-- START --
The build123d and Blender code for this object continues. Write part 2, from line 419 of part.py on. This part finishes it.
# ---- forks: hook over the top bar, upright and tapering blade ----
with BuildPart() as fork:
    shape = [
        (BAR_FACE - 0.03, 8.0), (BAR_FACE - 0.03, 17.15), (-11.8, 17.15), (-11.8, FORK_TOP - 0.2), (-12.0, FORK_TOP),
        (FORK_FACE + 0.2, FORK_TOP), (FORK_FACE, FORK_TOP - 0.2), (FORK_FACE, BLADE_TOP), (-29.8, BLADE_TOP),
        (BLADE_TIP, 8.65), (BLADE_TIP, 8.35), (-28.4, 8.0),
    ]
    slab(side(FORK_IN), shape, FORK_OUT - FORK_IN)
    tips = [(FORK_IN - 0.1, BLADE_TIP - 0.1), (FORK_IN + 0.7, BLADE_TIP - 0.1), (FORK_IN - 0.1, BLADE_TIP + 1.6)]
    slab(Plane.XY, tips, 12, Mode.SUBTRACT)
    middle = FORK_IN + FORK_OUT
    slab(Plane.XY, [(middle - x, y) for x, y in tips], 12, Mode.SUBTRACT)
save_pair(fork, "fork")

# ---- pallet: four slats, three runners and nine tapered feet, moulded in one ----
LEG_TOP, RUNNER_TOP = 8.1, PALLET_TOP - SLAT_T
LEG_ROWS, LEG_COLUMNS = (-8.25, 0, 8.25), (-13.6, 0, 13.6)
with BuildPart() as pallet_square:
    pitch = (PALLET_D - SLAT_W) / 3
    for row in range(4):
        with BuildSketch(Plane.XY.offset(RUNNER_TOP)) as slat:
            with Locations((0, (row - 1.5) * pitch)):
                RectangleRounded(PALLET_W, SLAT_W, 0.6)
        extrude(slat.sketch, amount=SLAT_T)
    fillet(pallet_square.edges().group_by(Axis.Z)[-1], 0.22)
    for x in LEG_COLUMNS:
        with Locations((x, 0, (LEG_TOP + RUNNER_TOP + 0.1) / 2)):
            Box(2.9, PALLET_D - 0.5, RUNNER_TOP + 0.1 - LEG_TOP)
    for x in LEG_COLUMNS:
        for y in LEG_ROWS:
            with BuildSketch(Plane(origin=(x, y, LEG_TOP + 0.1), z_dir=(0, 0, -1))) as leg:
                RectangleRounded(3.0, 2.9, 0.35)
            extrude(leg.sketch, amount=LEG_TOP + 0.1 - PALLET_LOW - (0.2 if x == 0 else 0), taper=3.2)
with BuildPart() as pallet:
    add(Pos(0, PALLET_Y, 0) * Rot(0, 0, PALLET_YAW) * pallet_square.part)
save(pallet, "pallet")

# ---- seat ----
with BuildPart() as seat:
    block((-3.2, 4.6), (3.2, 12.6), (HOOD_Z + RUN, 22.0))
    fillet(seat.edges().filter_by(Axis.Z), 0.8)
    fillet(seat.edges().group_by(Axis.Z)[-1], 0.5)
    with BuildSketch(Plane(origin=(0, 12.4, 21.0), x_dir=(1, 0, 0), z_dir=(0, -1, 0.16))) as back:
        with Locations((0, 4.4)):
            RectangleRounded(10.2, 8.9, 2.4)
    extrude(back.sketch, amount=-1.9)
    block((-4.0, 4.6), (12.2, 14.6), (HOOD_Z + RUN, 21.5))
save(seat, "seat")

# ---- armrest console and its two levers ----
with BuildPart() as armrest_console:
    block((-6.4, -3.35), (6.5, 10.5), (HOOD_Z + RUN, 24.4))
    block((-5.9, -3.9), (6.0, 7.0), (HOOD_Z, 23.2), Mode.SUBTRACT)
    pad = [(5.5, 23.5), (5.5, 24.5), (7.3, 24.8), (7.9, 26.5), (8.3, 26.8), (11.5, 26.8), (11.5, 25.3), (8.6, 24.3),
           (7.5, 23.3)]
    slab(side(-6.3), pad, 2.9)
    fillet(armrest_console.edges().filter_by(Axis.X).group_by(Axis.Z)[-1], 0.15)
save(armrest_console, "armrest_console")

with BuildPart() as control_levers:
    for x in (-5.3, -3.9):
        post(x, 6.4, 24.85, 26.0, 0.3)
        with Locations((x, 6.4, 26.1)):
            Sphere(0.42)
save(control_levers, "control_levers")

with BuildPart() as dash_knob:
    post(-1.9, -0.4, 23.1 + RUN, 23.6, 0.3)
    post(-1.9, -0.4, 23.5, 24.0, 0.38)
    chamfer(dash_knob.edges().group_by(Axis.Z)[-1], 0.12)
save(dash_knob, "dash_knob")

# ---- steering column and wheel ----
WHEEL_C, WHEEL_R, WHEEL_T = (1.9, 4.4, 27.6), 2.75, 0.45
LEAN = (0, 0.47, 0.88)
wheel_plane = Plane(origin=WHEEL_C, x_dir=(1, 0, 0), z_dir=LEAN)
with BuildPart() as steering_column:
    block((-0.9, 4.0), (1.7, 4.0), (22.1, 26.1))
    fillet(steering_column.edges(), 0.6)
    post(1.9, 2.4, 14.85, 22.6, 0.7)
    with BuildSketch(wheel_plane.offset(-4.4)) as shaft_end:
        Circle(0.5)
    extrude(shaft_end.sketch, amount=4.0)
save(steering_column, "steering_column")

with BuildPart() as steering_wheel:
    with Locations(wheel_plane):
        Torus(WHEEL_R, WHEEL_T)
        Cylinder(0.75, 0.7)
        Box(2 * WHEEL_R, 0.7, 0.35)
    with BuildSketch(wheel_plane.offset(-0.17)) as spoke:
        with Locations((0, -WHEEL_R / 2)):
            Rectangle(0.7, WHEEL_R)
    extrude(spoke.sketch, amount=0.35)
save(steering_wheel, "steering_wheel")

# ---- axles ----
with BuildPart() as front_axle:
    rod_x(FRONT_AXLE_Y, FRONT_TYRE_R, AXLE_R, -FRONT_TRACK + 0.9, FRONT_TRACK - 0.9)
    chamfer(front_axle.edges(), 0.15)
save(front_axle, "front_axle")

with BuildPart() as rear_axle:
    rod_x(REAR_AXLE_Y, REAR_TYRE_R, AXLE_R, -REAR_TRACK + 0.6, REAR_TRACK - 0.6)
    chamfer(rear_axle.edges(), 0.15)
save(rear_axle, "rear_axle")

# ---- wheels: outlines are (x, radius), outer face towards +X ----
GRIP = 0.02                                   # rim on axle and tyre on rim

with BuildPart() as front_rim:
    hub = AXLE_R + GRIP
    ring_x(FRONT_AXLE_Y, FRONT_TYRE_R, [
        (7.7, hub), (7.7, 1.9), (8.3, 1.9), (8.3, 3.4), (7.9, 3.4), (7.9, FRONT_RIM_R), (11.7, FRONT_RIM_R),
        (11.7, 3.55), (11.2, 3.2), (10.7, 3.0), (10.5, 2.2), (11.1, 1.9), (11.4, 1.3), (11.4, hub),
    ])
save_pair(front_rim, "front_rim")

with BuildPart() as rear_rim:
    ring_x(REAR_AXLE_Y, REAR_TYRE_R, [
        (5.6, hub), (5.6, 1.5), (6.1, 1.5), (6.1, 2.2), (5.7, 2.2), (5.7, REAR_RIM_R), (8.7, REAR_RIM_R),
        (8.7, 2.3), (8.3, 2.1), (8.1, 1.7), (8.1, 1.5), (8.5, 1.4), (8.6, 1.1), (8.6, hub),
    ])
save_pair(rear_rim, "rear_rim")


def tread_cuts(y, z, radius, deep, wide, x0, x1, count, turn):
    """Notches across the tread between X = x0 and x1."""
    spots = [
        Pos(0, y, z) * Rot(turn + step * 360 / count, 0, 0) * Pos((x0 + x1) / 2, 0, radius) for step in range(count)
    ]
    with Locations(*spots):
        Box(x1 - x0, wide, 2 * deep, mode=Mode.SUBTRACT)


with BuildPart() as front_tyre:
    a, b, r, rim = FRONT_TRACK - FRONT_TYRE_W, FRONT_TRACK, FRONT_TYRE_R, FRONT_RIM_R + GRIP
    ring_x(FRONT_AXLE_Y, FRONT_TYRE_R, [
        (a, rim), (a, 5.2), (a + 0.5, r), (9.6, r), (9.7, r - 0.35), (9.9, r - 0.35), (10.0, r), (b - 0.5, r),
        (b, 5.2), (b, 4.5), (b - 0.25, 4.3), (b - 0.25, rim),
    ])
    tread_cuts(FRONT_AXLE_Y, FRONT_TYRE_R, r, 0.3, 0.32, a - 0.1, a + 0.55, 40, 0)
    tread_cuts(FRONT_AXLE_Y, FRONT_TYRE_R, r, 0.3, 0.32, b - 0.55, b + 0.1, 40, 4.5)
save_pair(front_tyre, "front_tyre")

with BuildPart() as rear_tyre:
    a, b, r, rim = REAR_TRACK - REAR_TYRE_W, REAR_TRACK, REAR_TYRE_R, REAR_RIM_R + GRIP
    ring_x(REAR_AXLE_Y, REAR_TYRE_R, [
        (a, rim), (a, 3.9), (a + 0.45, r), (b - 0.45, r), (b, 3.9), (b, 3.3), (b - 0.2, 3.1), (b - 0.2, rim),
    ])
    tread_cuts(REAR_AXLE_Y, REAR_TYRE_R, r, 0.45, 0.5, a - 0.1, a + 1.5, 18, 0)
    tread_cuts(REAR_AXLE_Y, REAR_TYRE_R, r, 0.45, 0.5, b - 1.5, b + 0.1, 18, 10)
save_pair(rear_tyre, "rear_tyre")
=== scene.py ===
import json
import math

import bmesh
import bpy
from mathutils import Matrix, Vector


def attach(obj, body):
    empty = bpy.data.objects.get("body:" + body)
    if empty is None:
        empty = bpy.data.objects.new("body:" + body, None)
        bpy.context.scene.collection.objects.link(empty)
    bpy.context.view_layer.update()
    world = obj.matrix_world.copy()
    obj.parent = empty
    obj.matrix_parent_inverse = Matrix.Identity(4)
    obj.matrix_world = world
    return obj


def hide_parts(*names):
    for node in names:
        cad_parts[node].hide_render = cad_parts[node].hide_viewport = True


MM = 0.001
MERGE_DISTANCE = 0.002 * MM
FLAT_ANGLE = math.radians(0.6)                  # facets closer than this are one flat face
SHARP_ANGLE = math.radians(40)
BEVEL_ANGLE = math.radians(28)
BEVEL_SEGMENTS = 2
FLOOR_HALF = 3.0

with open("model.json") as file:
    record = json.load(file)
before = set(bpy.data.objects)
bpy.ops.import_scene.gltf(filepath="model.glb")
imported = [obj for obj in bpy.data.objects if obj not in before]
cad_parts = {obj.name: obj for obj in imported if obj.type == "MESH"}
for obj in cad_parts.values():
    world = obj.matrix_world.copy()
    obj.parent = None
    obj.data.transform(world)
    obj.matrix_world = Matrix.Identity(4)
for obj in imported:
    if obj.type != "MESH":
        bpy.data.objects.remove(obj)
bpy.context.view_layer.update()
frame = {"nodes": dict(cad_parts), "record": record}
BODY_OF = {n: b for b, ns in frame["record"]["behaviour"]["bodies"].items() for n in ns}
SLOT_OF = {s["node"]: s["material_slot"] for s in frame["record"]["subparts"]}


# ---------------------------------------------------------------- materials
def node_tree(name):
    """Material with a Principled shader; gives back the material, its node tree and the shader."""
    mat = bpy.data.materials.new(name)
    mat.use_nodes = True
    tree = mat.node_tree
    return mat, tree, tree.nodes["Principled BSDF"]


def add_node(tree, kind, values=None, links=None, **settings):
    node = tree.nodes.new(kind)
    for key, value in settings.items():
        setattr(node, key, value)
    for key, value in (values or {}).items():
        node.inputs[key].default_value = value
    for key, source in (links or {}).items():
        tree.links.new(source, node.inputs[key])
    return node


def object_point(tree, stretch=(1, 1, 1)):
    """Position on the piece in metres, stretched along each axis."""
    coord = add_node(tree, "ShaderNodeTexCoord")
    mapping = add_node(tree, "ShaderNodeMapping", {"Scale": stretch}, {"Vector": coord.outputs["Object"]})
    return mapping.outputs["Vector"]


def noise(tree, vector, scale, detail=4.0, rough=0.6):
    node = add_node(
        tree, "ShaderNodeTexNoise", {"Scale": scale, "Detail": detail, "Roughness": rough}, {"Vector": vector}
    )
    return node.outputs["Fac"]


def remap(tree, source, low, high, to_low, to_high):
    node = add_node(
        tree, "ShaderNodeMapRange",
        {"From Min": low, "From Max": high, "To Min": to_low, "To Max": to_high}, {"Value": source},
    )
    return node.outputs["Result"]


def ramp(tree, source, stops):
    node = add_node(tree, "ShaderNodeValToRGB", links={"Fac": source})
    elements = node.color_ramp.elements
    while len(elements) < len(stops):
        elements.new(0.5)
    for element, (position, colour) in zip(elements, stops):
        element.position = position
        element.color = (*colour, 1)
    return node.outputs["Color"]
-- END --
* [DIRECTION] Begin with the line that has "tread_cuts(REAR_AXLE_Y, REAR_TYRE_R, r, 0.45, 0.5, b" in the listing above and end after the line that has "for node in"; output those lines exactly.

* [COMPLETE ANSWER]
    tread_cuts(REAR_AXLE_Y, REAR_TYRE_R, r, 0.45, 0.5, b - 1.5, b + 0.1, 18, 10)
save_pair(rear_tyre, "rear_tyre")
=== scene.py ===
import json
import math

import bmesh
import bpy
from mathutils import Matrix, Vector


def attach(obj, body):
    empty = bpy.data.objects.get("body:" + body)
    if empty is None:
        empty = bpy.data.objects.new("body:" + body, None)
        bpy.context.scene.collection.objects.link(empty)
    bpy.context.view_layer.update()
    world = obj.matrix_world.copy()
    obj.parent = empty
    obj.matrix_parent_inverse = Matrix.Identity(4)
    obj.matrix_world = world
    return obj


def hide_parts(*names):
    for node in names:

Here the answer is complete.